The Jester: A forgeborn wizard, an optimistic nihilist. Represented in the adventuring party by Seren, a cleric who is the only forgeborn “who is cool.” Cool, you say? This forgeborn is the only forgeborn who can get high. He (as he presents) is a full-on gleaming robot with multiple augmentations that either get him high or function like what other creatures would call ‘spells.’

The Jade Queen: Insectile druid who created phraints to give humans and elves and dwarves someone from her camp that the humanoid kin could relate to; alien but not an enemy. Pure neutral. The Jade Queen doesn’t figure as any ally in the lives of the adventurers so I’ve made frequent use of phraints and other bugs as agents of the (evil?) mirror version of the next iconic organization.

Multiversal Trading Company: One of the original Arduinian orgs! Several of the heroes/agents have connections with MTC. One of the players wrote, “The kind of capitalists that Ayn Rand imagined, only they’re real.” It’s now clear that a rival multiverse’s version of MTC is attacking through the mirror dungeon, so MTC is accumulating obligations to the mostly successful heroes. I guess that’s what it looks like to the heroes, anyway.

Brother Harrow/Hero: We originally saw Brother Harrow as the mighty arm of righteous vengeance, with the end largely justifying the means. But that’s not how the player who chose the icon saw the icon, so Brother Harrow has pretty much become Brother Hero, and is definitely the closest thing we have to an icon who aims at the good. Represented in the adventuring party by Jatka, a melee ranger who is the Perfect Hobbit. Picture Michelangelo’s David but Hobbitish, perfectly formed and maybe an inch or two shorter than people who think they’re tall.

Luc-Jourez, the Death Master: Vampires! Fashion! Well-dressed cultists! A trend setter for the young and callow. Jonathan’s Yenzdillian has a conflicted relationship with the death cults because of course he does. So far Luc Jourez followers have only shown up long enough to propose a couple small deals that haven’t cost the heroes anything and seriously don’t appear to have any bad consequences. Huh.

The Lector: An ancient, living, powerful tome of demonology and black magic. It finds mortals to temporarily become its “body”, the great demon known as the Lector.
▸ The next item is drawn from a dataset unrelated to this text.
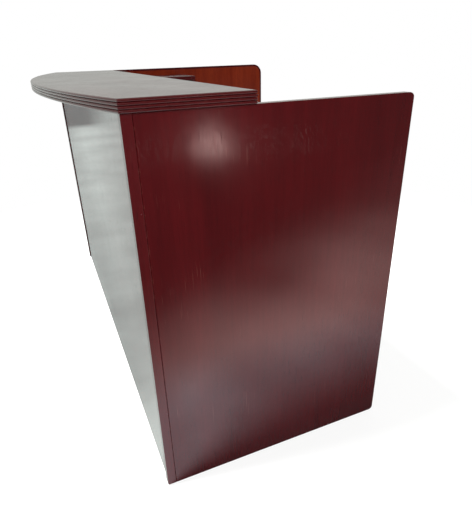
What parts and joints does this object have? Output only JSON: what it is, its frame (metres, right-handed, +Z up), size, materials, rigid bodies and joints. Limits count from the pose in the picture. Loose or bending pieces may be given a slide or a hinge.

Sadly for Arduin, this chaotic evil demon power is growing stronger after the destruction of the Codex of the Great Gold Wyrm.

Wednesday, January 14, 2026

Sita Rutu Karu Tuleb

That’s one of two Estonian phrases my father taught me in the last few years of his life. He’d been weirdly reinvigorated by the Russian invasion of Ukraine, tracing the early war news in Estonian and German. Sita rutu karu tuleb functioned as commentary on that invasion: “Shit faster, the bear is coming.”

For Estonians, like those in Ukraine, the bear is Russia.

With the United State throwing its weight around near Venezuela, Putin’s Russia couldn’t be happier. Russia would like the freedom to take whatever/whenever from its neighbors, all of whom it defines as part of its once and future hegemony. The USA, European Union, and NATO have been in Russia’s way, but Trump has accompanied the attack on Venezuela with movement toward Greenland that could bum-rush the US out of NATO. Trump seems to want the US out of NATO as much as Putin wants that, which should be weird for an American president but if you wait long enough and ignore the head-fakes where he talks like he’s standing up to Russia, Trump tends to provide what Putin wants.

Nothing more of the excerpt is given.